In February 2012, we did a computer search for trials that compared an antibiotic to a placebo ('dummy'). We contacted researchers to get more information. We also wrote to researchers to find other trials.
Women who took antibiotics to prevent infection did not get PID as often as those who had the placebo or no treatment. However, the numbers with PID were low for all groups, so the treatment did not have a major effect. Women who use the drugs for prevention had fewer extra visits for health care. The small difference may not be enough to provide all women with the drugs. Using antibiotics to prevent infection did not change how many women had an IUD removed in three months.
Use of either doxycycline 200 mg or azithromycin 500 mg by mouth before IUD insertion confers little benefit. While the reduction in unscheduled visits to the provider was marginally significant, the cost-effectiveness of routine prophylaxis remains questionable. A uniform finding in these trials was the low risk of IUD-associated infection, with or without use of antibiotic prophylaxis.
Concern about the risk of upper genital tract infection (pelvic inflammatory disease (PID)) often limits use of the intrauterine device (IUD), a highly effective contraceptive.

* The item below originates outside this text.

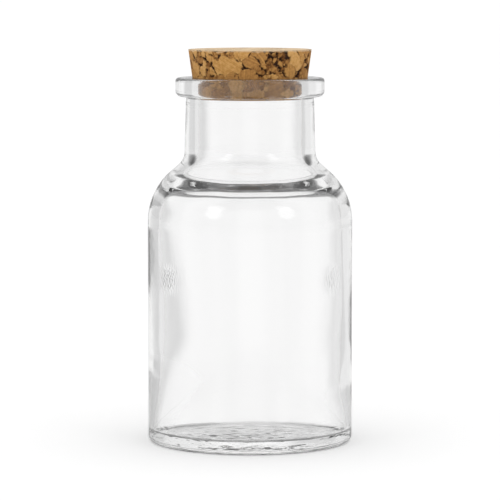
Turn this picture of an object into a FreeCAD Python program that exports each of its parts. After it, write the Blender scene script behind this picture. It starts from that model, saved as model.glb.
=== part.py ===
"""Round apothecary-style glass bottle, with a stopper of agglomerated cork pressed into its mouth.

The bottle is one blown piece. Its wall is thick and thin, as blowing leaves it: thin at the heel,
thickest in its lower half, thinner towards the shoulder, and heavy again in the ring of glass
under the neck, where the inside turns more bluntly than the outside. Its base is pushed up, so
that it stands on a ring, and its mouth ends in a rolled bead with a rounded edge.
The stopper is a tapered plug, drawn as it is when fitted: squeezed to the bore below the lip and
still tapered above it.

Frame: origin at the middle of the standing ring, +Z up the bottle's axis, millimetres.
"""

import FreeCAD, Part
import math
import os

# Bottle, outside
BODY_RADIUS = 30.0
BODY_HEIGHT = 64.8  # top of the straight side
SHOULDER_ROUND = 19.2
SHOULDER_SLOPE = 49.0  # degrees between the shoulder's steepest line and the axis
NECK_RADIUS = 18.7  # under the lip
NECK_DRAFT = 1.7  # degrees, wider towards the shoulder
NECK_FOOT_ROUND = 5.2
BOTTLE_HEIGHT = 106.8
LIP_RADIUS = 21.8
LIP_HEIGHT = 5.5
LIP_TOP_ROUND = 0.9
LIP_UNDER_ROUND = 1.7
HEEL_ROUND = 1.7

# Neck-ring parting line, a fine raised witness of the mould joint
PARTING_DROP = 7.9  # below the top of the lip
PARTING_PROUD = 0.12
PARTING_WIDTH = 0.9

# Base
RING_INNER_RADIUS = 24.5
RING_INNER_ROUND = 0.5
PUSH_UP = 0.4
PUSH_UP_CROWN = 9.0  # radius at which the push-up's slope meets its level middle
PUSH_UP_ROUND = 40.0
BASE_THICKNESS = 3.4  # glass over the middle of the push-up
FLOOR_EDGE_HEIGHT = 3.7
FLOOR_CROWN = 9.0
FLOOR_ROUND = 40.0
FLOOR_CORNER_ROUND = 0.6

# Wall
WALL_AT_FLOOR = 1.8
WALL_AT_BELLY = 4.2
BELLY_HEIGHT = 26.6
BELLY_ROUND = 60.0
WALL_UNDER_SHOULDER = 3.2
UNDER_SHOULDER_DROP = 10.2  # below the corner that the shoulder rounds
UNDER_SHOULDER_ROUND = 9.7
BORE_RADIUS = 15.2
MOUTH_ROUND = 1.6

# Inside of the shoulder, from its edge to the foot of the bore. Drops are straight down from the
# outside's slope, which is taken as a straight line.
WALL_AT_SHOULDER = 4.1
SHOULDER_DROP = 4.5
INNER_SHOULDER_ROUND = 8.1
INNER_SLOPE_RADIUS = 20.0
INNER_SLOPE_DROP = 5.7
INNER_SLOPE_ROUND = 5.6
BORE_FOOT_DROP = 3.4
BORE_FOOT_ROUND = 9.0

# Stopper
STOPPER_CLEARANCE = 0.05  # between the squeezed cork and the glass
STOPPER_DEPTH = 5.9  # below the top of the lip
STOPPER_PROUD = 8.3  # above the top of the lip
STOPPER_TAPER = 8.1  # degrees a side


def rounded_outline(corners):
    """Edges of an open outline in the XZ plane, through corners of (radius, height, rounding).

    Straight runs are joined by arcs tangent to both. An arc of radius q in a corner of angle a
    starts q / tan(a / 2) along each run, and its middle lies q / sin(a / 2) - q from the corner.
    """
    points = [FreeCAD.Vector(radius, 0, height) for radius, height, _ in corners]
    edges = []
    start = points[0]
    for index in range(1, len(points) - 1):
        corner = points[index]
        rounding = corners[index][2]
        back = (points[index - 1] - corner).normalize()
        ahead = (points[index + 1] - corner).normalize()
        end = corner
        leave = corner
        if rounding > 0:
            half = back.getAngle(ahead) / 2
            reach = rounding / math.tan(half)
            end = corner + back * reach
            leave = corner + ahead * reach
            middle = corner + (back + ahead).normalize() * (rounding / math.sin(half) - rounding)
        edges.append(Part.LineSegment(start, end).toShape())
        if rounding > 0:
            edges.append(Part.Arc(end, middle, leave).toShape())
        start = leave
    edges.append(Part.LineSegment(start, points[-1]).toShape())
    return edges


def turned(corners):
    """Solid of revolution about the Z axis; the outline starts and ends on the axis."""
    edges = rounded_outline(corners)
    first = FreeCAD.Vector(corners[0][0], 0, corners[0][1])
    last = FreeCAD.Vector(corners[-1][0], 0, corners[-1][1])
    edges.append(Part.LineSegment(last, first).toShape())
    face = Part.Face(Part.Wire(edges))
    solid = face.revolve(FreeCAD.Vector(0, 0, 0), FreeCAD.Vector(0, 0, 1), 360)
    if solid.Volume < 0:
        solid.reverse()
    return solid


def neck_radius_at(height):
    """Outside radius of the neck, which widens downwards by its draft."""
    lip_underside = BOTTLE_HEIGHT - LIP_HEIGHT
    return NECK_RADIUS + (lip_underside - height) * math.tan(math.radians(NECK_DRAFT))


def bottle():
    slope = math.radians(SHOULDER_SLOPE)
    draft = math.tan(math.radians(NECK_DRAFT))
    lip_underside = BOTTLE_HEIGHT - LIP_HEIGHT

    # The corner that the shoulder rounds, and the foot of the neck where the slope meets the draft
    shoulder_corner = BODY_HEIGHT + SHOULDER_ROUND * math.tan(slope / 2)
    neck_foot = (
        BODY_RADIUS + shoulder_corner * math.tan(slope) - NECK_RADIUS - lip_underside * draft
    ) / (math.tan(slope) - draft)

    def slope_height(radius):
        """Height of the outside's slope at a radius."""
        return shoulder_corner + (BODY_RADIUS - radius) / math.tan(slope)

    inner_shoulder = BODY_RADIUS - WALL_AT_SHOULDER
    floor_middle = PUSH_UP + BASE_THICKNESS
    parting = BOTTLE_HEIGHT - PARTING_DROP
    half_parting = PARTING_WIDTH / 2

    return turned([
        (0, PUSH_UP, 0),
        (PUSH_UP_CROWN, PUSH_UP, PUSH_UP_ROUND),
        (RING_INNER_RADIUS, 0, RING_INNER_ROUND),
        (BODY_RADIUS, 0, HEEL_ROUND),
        (BODY_RADIUS, shoulder_corner, SHOULDER_ROUND),
        (neck_radius_at(neck_foot), neck_foot, NECK_FOOT_ROUND),
        (neck_radius_at(parting - half_parting), parting - half_parting, 0),
        (neck_radius_at(parting) + PARTING_PROUD, parting, 0),
        (neck_radius_at(parting + half_parting), parting + half_parting, 0),
        (NECK_RADIUS, lip_underside, 0),
        (LIP_RADIUS, lip_underside, LIP_UNDER_ROUND),
        (LIP_RADIUS, BOTTLE_HEIGHT, LIP_TOP_ROUND),
        (BORE_RADIUS, BOTTLE_HEIGHT, MOUTH_ROUND),
        (BORE_RADIUS, slope_height(BORE_RADIUS) - BORE_FOOT_DROP, BORE_FOOT_ROUND),
        (INNER_SLOPE_RADIUS, slope_height(INNER_SLOPE_RADIUS) - INNER_SLOPE_DROP, INNER_SLOPE_ROUND),
        (inner_shoulder, slope_height(inner_shoulder) - SHOULDER_DROP, INNER_SHOULDER_ROUND),
        (BODY_RADIUS - WALL_UNDER_SHOULDER, shoulder_corner - UNDER_SHOULDER_DROP, UNDER_SHOULDER_ROUND),
        (BODY_RADIUS - WALL_AT_BELLY, BELLY_HEIGHT, BELLY_ROUND),
        (BODY_RADIUS - WALL_AT_FLOOR, FLOOR_EDGE_HEIGHT, FLOOR_CORNER_ROUND),
        (FLOOR_CROWN, floor_middle, FLOOR_ROUND),
        (0, floor_middle, 0),
    ])


def cork_stopper():
    squeezed = BORE_RADIUS - STOPPER_CLEARANCE
    lip_plane = BOTTLE_HEIGHT + STOPPER_CLEARANCE
    top = BOTTLE_HEIGHT + STOPPER_PROUD
    bottom = BOTTLE_HEIGHT - STOPPER_DEPTH
    # The cork swells just over the rounded mouth, and widens from there by its taper
    shoulder = BORE_RADIUS + MOUTH_ROUND + STOPPER_CLEARANCE
    top_radius = shoulder + (top - lip_plane) * math.tan(math.radians(STOPPER_TAPER))
    return turned([
        (0, bottom, 0),
        (squeezed, bottom, 0),
        (squeezed, lip_plane, MOUTH_ROUND + STOPPER_CLEARANCE),
        (shoulder, lip_plane, 0),
        (top_radius, top, 0),
        (0, top, 0),
    ])


os.makedirs("parts", exist_ok=True)
for name, solid in (("bottle", bottle()), ("cork_stopper", cork_stopper())):
    solid.exportStep(f"parts/{name}.step")
    box = solid.optimalBoundingBox()
    print(
        f"{name}: valid {solid.isValid()}, {len(solid.Solids)} solid, {solid.Volume / 1000:.2f} cm3, "
        f"{box.XLength:.2f} x {box.YLength:.2f} x {box.ZLength:.2f} mm"
    )
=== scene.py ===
# %% [markdown]
# A glass bottle with a cork stopper, as a lesson in cells.
#
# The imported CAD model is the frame: it says how large the bottle and the cork are and where they
# stand. Blender adds what a solid can't hold, which is the uneven inside that blowing leaves in
# glass, and the granules that agglomerated cork is pressed from. Each new piece is made at its
# place in metres and rides on the CAD body that it belongs to.

# %% Load the frame
import math

import bpy
import numpy as np
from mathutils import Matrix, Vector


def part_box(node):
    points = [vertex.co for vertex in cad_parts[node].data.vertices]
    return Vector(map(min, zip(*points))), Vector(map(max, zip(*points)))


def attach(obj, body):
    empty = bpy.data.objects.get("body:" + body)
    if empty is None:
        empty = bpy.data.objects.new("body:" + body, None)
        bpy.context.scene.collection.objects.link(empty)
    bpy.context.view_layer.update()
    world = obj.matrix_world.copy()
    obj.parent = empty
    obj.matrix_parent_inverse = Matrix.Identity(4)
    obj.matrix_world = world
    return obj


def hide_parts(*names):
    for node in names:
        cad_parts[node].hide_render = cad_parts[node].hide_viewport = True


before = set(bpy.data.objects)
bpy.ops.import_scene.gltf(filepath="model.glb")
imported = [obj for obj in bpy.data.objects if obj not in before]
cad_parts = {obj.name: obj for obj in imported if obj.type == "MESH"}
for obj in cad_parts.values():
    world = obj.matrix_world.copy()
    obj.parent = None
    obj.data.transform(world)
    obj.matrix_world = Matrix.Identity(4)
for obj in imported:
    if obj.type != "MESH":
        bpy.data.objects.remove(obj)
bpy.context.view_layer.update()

MM = 0.001
scene = bpy.context.scene
scene.view_settings.view_transform = "Standard"
GLASS_BOUNCES = 12  # light runs round inside a thick wall, and each total reflection is a glossy bounce
scene.cycles.glossy_bounces = GLASS_BOUNCES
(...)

Prophylactic antibiotic administration around the time of induced abortion significantly reduces the risk of postoperative endometritis. Since the risk of IUD-related infection is limited to the first few weeks to months after insertion, contamination of the endometrial cavity at the time of insertion appears to be the mechanism, rather than the IUD or string itself. Thus, antibiotic administration before IUD insertion might reduce the risk of upper genital tract infection from passive introduction of bacteria at insertion.

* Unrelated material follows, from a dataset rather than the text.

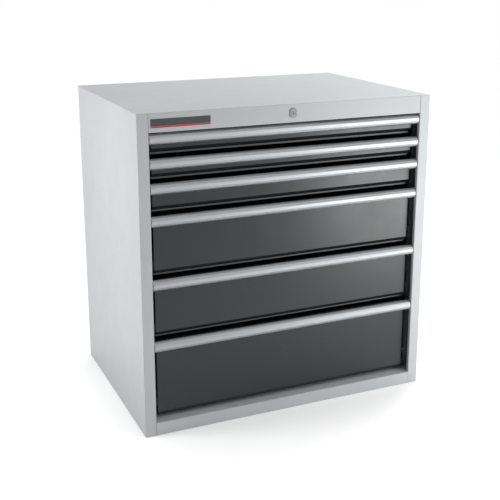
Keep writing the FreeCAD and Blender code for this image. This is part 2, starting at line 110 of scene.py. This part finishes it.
def extruded_aluminium(name, colour, rough):
    """Satin anodised extrusion: fine die lines along the length and a soft sheen."""
    t = Tree(name)
    lines = t.noise(1.0, detail=6.0, rough=0.65, vector=t.stretched((1.5, 900.0, 900.0)))
    broad = t.noise(1.0, detail=3.0, vector=t.stretched((2.0, 60.0, 60.0)))
    tint = t.ramp(lines, [(0.25, shade(colour, 0.9)), (0.75, shade(colour, 1.07))])
    t.link(tint, t.shader.inputs["Base Color"])
    t.link(t.ramp(broad, [(0.3, rough - 0.05), (0.7, rough + 0.06)]), t.shader.inputs["Roughness"])
    t.bump([(lines, 0.18, 0.0002), (t.noise(2200.0, detail=1.0), 0.05, 0.0001)])
    t.set(Metallic=0.85)
    return t


def zinc_plate(name, colour, rough):
    """Zinc-plated sheet: small crystals of slightly different grey under a passivated sheen."""
    t = Tree(name)
    cells = t.node("ShaderNodeTexVoronoi", {"Scale": 130.0})
    t.link(t.coords.outputs["Object"], cells.inputs["Vector"])
    tint = t.ramp(cells.outputs["Distance"], [(0.0, shade(colour, 0.88)), (0.8, shade(colour, 1.08))])
    t.link(tint, t.shader.inputs["Base Color"])
    smear = t.noise(25.0, detail=5.0)
    t.link(t.ramp(smear, [(0.3, rough - 0.07), (0.7, rough + 0.1)]), t.shader.inputs["Roughness"])
    t.bump([(t.noise(700.0, detail=2.0), 0.08, 0.0002)])
    t.set(Metallic=0.9)
    return t


def satin_nickel(name, colour, rough):
    """Bare satin metal of the lock and rivets, with very fine tool marks."""
    t = Tree(name)
    marks = t.noise(1.0, detail=4.0, vector=t.stretched((1800.0, 200.0, 1800.0)))
    tint = t.ramp(marks, [(0.3, shade(colour, 0.92)), (0.7, shade(colour, 1.05))])
    t.link(tint, t.shader.inputs["Base Color"])
    t.link(t.ramp(t.noise(90.0), [(0.3, rough - 0.05), (0.7, rough + 0.08)]), t.shader.inputs["Roughness"])
    t.bump([(marks, 0.1, 0.0001)])
    t.set(Metallic=1.0)
    return t


def lined_plate(name, colour, line, centre, height):
    """Blank dark plate with one thin printed line, level at the height of its centre."""
    t = Tree(name)
    split = t.node("ShaderNodeSeparateXYZ")
    t.link(t.coords.outputs["Object"], split.inputs["Vector"])
    offset = t.node("ShaderNodeMath", {1: centre}, operation="SUBTRACT")
    t.link(split.outputs["Z"], offset.inputs[0])
    size = t.node("ShaderNodeMath", operation="ABSOLUTE")
    t.link(offset.outputs["Value"], size.inputs[0])
    inside = t.node("ShaderNodeMath", {1: height / 2}, operation="LESS_THAN")
    t.link(size.outputs["Value"], inside.inputs[0])
    mix = t.node("ShaderNodeMix", data_type="RGBA")
    plain, printed = [socket for socket in mix.inputs if socket.type == "RGBA"]
    mixed = next(socket for socket in mix.outputs if socket.type == "RGBA")
    dark = t.ramp(t.noise(60.0, detail=3.0), [(0.3, shade(colour, 0.9)), (0.7, shade(colour, 1.1))])
    t.link(inside.outputs["Value"], mix.inputs["Factor"])
    t.link(dark, plain)
    printed.default_value = (*line, 1.0)
    t.link(mixed, t.shader.inputs["Base Color"])
    t.link(t.ramp(t.noise(40.0), [(0.3, 0.3), (0.7, 0.38)]), t.shader.inputs["Roughness"])
    t.bump([(t.noise(1500.0, detail=1.0), 0.05, 0.0001)])
    return t


def finish_with(material, *names):
    """Puts one material on CAD nodes."""
    for name in names:
        for slot in nodes[name].material_slots:
            slot.link = "OBJECT"
            slot.material = material


def rounded(width, segments, *names):
    """Joins the faces of CAD nodes along their edges and breaks the sharp ones."""
    for name in names:
        weld = nodes[name].modifiers.new("edge_join", "WELD")
        weld.merge_threshold = WELD_REACH
        bevel = nodes[name].modifiers.new("edge_break", "BEVEL")
        bevel.width = width
        bevel.segments = segments
        bevel.limit_method = "ANGLE"
        bevel.angle_limit = SHARP_ANGLE
        bevel.harden_normals = True


# ---------------------------------------------------------------- finishes

DRAWERS = range(1, 7)
WELD_REACH = 0.00002
SHARP_ANGLE = math.radians(25)
PLATE_LINE_LIFT = 0.0035
PLATE_LINE_HEIGHT = 0.003

LIGHT_GREY = (0.358, 0.372, 0.377)
ANTHRACITE = (0.005, 0.0072, 0.0086)
DARK_GREY = (0.10, 0.105, 0.11)
ALUMINIUM = (0.36, 0.37, 0.38)
ZINC = (0.24, 0.245, 0.25)
NICKEL = (0.2, 0.2, 0.2)
RIVET = (0.6, 0.6, 0.6)
PLATE = (0.035, 0.035, 0.038)
RED = (0.55, 0.02, 0.02)

housing = powder_coat("light_grey_coat", LIGHT_GREY, 0.42)
fronts = powder_coat("anthracite_coat", ANTHRACITE, 0.31, peel=0.04, spread=0.08)
trays = powder_coat("tray_coat", DARK_GREY, 0.45)
bars = extruded_aluminium("anodised_bar", ALUMINIUM, 0.5)
zinc = zinc_plate("zinc_plated_steel", ZINC, 0.45)
nickel = satin_nickel("satin_nickel", NICKEL, 0.5)
rivet = satin_nickel("rivet_aluminium", RIVET, 0.45)
line_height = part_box("name_plate")[0].z + PLATE_LINE_LIFT
plate = lined_plate("blank_plate", PLATE, RED, line_height, PLATE_LINE_HEIGHT)


def numbered(*kinds):
    """Node names of some kinds of piece on every drawer."""
    return [f"{kind}_{i}" for kind in kinds for i in DRAWERS]


shell = ["left_side_panel", "right_side_panel", "back_panel", "top_cover"]
shell += ["floor_panel", "base_rail", "top_rail"]
steel = ["base_channel_left", "base_channel_right", "posts_left", "posts_right"]
steel += ["lock_guides", "slider_hangers", "lock_nut", "lock_cam"]
steel += ["lock_slider", "lock_bar", "lock_hooks", *numbered("runner", "slide", "drawer_bars")]

finish_with(housing.material, *shell)
finish_with(zinc.material, *steel)
finish_with(fronts.material, *numbered("front"))
finish_with(trays.material, *numbered("tray"))
finish_with(bars.material, *numbered("handle"))
finish_with(nickel.material, "lock_housing", "lock_plug")
finish_with(rivet.material, "back_rivets")
finish_with(plate.material, "name_plate")

rounded(0.0005, 2, *shell)
rounded(0.0004, 2, *numbered("front", "tray"))
rounded(0.0006, 3, *numbered("handle"))
rounded(0.0003, 2, "name_plate", "lock_housing", "lock_plug")

# ---------------------------------------------------------------- floor, light, camera


FLOOR_SIZE = 60.0
FLOOR_DROP = 0.0005
WHITE = (1.0, 1.0, 1.0, 1.0)
WORLD_LEFT = 0.22
WORLD_RIGHT = 0.82
SKY_STRENGTH = 1.95
SKY_SPREAD = math.radians(80.0)
SKY_TILT = (math.radians(-8.0), math.radians(10.0), 0.0)
CAMERA_PLACE = (-1.2438, -2.8387, 1.4303)
CAMERA_PITCH = math.radians(90.0 - 14.41)
CAMERA_TURN = math.radians(-23.8)


def studio_floor():
    """A pale, faintly mottled studio floor."""
    bpy.ops.mesh.primitive_plane_add(size=FLOOR_SIZE, location=(0.0, 0.0, -FLOOR_DROP))
    floor = bpy.context.object
    floor.name = "studio_floor"
    t = Tree("pale_floor")
    t.link(t.ramp(t.noise(0.8), [(0.3, 0.9), (0.7, 0.92)]), t.shader.inputs["Base Color"])
    t.set(Roughness=0.9, Specular_IOR_Level=0.1)
    floor.data.materials.append(t.material)


def softbox(name, place, aim, width, height, watts):
    """A rectangular area light pointed at a place."""
    data = bpy.data.lights.new(name, "AREA")
    data.shape = "RECTANGLE"
    data.size = width
    data.size_y = height
    data.energy = watts
    light = bpy.data.objects.new(name, data)
    light.location = place
    light.rotation_euler = (Vector(aim) - Vector(place)).to_track_quat("-Z", "Y").to_euler()
    light.visible_camera = False
    bpy.context.scene.collection.objects.link(light)
    return light


def studio_world():
    """White surroundings: brighter towards the right, and clean white where the background shows."""
    world = bpy.data.worlds.new("studio_world")
    world.use_nodes = True
    tree = world.node_tree
    lit = tree.nodes["Background"]
    coords = tree.nodes.new("ShaderNodeTexCoord")
    split = tree.nodes.new("ShaderNodeSeparateXYZ")
    spread = tree.nodes.new("ShaderNodeMapRange")
    spread.inputs["From Min"].default_value = -1.0
    spread.inputs["From Max"].default_value = 1.0
    spread.inputs["To Min"].default_value = WORLD_LEFT
    spread.inputs["To Max"].default_value = WORLD_RIGHT
    tree.links.new(coords.outputs["Generated"], split.inputs["Vector"])
    tree.links.new(split.outputs["X"], spread.inputs["Value"])
    tree.links.new(spread.outputs["Result"], lit.inputs["Strength"])
    lit.inputs["Color"].default_value = WHITE
    clean = tree.nodes.new("ShaderNodeBackground")
    clean.inputs["Color"].default_value = WHITE
    path = tree.nodes.new("ShaderNodeLightPath")
    mix = tree.nodes.new("ShaderNodeMixShader")
    tree.links.new(path.outputs["Is Camera Ray"], mix.inputs["Fac"])
    tree.links.new(lit.outputs["Background"], mix.inputs[1])
    tree.links.new(clean.outputs["Background"], mix.inputs[2])
    tree.links.new(mix.outputs["Shader"], tree.nodes["World Output"].inputs["Surface"])
    bpy.context.scene.world = world


def lighting():
    """Small key at the left, box at the right front, fill from the upper right and a broad soft sky."""
    softbox("key_left", (-1.6, -0.05, 0.95), (-0.5, -0.05, 0.75), 0.5, 0.35, 13.0)
    softbox("right_front", (1.3, -1.5, 0.52), (0.75, -0.35, 0.47), 0.9, 0.95, 19.0)
    softbox("upper_right", (1.2, 0.5, 2.2), (0.4, 0.1, 1.02), 0.9, 0.9, 17.0)
    data = bpy.data.lights.new("sky", "SUN")
    data.energy = SKY_STRENGTH
    data.angle = SKY_SPREAD
    sky = bpy.data.objects.new("sky", data)
    sky.rotation_euler = SKY_TILT
    bpy.context.scene.collection.objects.link(sky)


def camera():
    """The main viewing angle: tilted down a little, with a small lens shift."""
    data = bpy.data.cameras.new("main_camera")
    data.sensor_width = 36.0
    data.lens = 65.75
    data.shift_y = -0.10
    data.clip_end = 200.0
    made = bpy.data.objects.new("main_camera", data)
    made.location = CAMERA_PLACE
    made.rotation_euler = (CAMERA_PITCH, 0.0, CAMERA_TURN)
    bpy.context.scene.collection.objects.link(made)
    bpy.context.scene.camera = made


studio_floor()
studio_world()
lighting()
camera()
bpy.context.scene.view_settings.view_transform = "Standard"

To assess the effectiveness of prophylactic antibiotic administration before IUD insertion in reducing IUD-related complications (pelvic inflammatory disease; complaints leading to an unscheduled visit) and discontinuations within three months of insertion.
In February 2012, we searched MEDLINE, POPLINE, and CENTRAL. We also searched for current trials via ClinicalTrials.gov and ICTRP. Previous searches also included EMBASE. For the initial review, we examined reference lists and wrote to experts on several continents to identify unpublished trials.
We included randomized controlled trials using any antibiotic compared with a placebo.
Two independent reviewers abstracted data. We made telephone calls to investigators to obtain additional information. We assessed the validity of each study using methods suggested in the Cochrane Handbook. We generated 2x2 tables for the principal outcome measures. The Peto modified Mantel-Haenszel technique was used to calculate odds ratios. We assessed statistical heterogeneity between studies.
The odds ratio (OR) for pelvic inflammatory disease was 0.89 (95% Confidence Interval (CI) 0.53 to 1.51) for use of prophylactic doxycycline or azithromycin compared with placebo or no treatment. Use of prophylaxis was associated with a small reduction in unscheduled visits to the provider (OR 0.82; 95% CI 0.70 to 0.98). Use of doxycycline or azithromycin had little effect on the likelihood of removal of the IUD within 90 days of insertion (OR 1.05; 95% CI 0.68 to 1.63). No statistically significant heterogeneity between study results was detected.